╔══
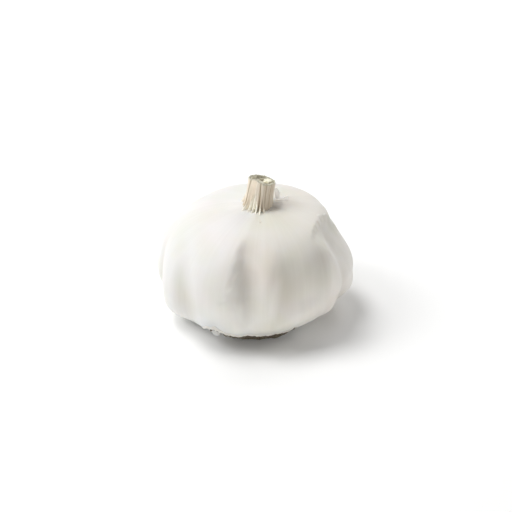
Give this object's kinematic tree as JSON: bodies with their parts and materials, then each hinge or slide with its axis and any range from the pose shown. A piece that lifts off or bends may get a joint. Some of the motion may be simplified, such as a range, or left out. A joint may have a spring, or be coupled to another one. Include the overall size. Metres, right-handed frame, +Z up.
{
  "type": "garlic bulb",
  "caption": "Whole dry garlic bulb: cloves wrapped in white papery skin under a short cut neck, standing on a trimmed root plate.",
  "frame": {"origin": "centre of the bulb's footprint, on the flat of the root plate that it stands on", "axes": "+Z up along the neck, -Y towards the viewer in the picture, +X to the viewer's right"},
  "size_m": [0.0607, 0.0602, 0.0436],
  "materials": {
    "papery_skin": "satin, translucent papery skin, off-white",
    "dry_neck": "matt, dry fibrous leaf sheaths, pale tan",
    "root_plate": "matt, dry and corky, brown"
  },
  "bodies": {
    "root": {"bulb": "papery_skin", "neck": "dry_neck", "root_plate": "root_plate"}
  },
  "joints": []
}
╚══
» **TO DO**: Go through the material above line by line and copy it exactly.

» **WRITTEN RESPONSE**:
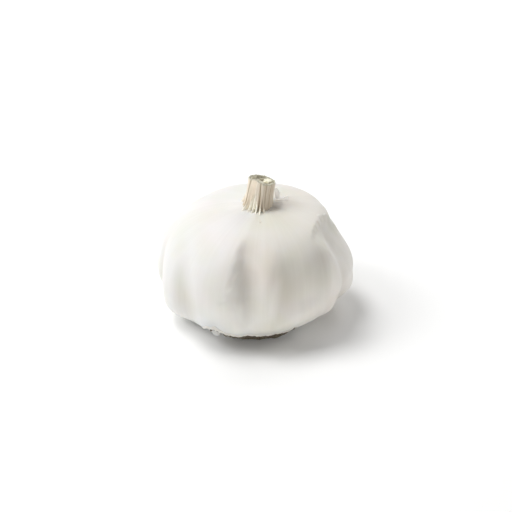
Give this object's kinematic tree as JSON: bodies with their parts and materials, then each hinge or slide with its axis and any range from the pose shown. A piece that lifts off or bends may get a joint. Some of the motion may be simplified, such as a range, or left out. A joint may have a spring, or be coupled to another one. Include the overall size. Metres, right-handed frame, +Z up.
{
  "type": "garlic bulb",
  "caption": "Whole dry garlic bulb: cloves wrapped in white papery skin under a short cut neck, standing on a trimmed root plate.",
  "frame": {"origin": "centre of the bulb's footprint, on the flat of the root plate that it stands on", "axes": "+Z up along the neck, -Y towards the viewer in the picture, +X to the viewer's right"},
  "size_m": [0.0607, 0.0602, 0.0436],
  "materials": {
    "papery_skin": "satin, translucent papery skin, off-white",
    "dry_neck": "matt, dry fibrous leaf sheaths, pale tan",
    "root_plate": "matt, dry and corky, brown"
  },
  "bodies": {
    "root": {"bulb": "papery_skin", "neck": "dry_neck", "root_plate": "root_plate"}
  },
  "joints": []
}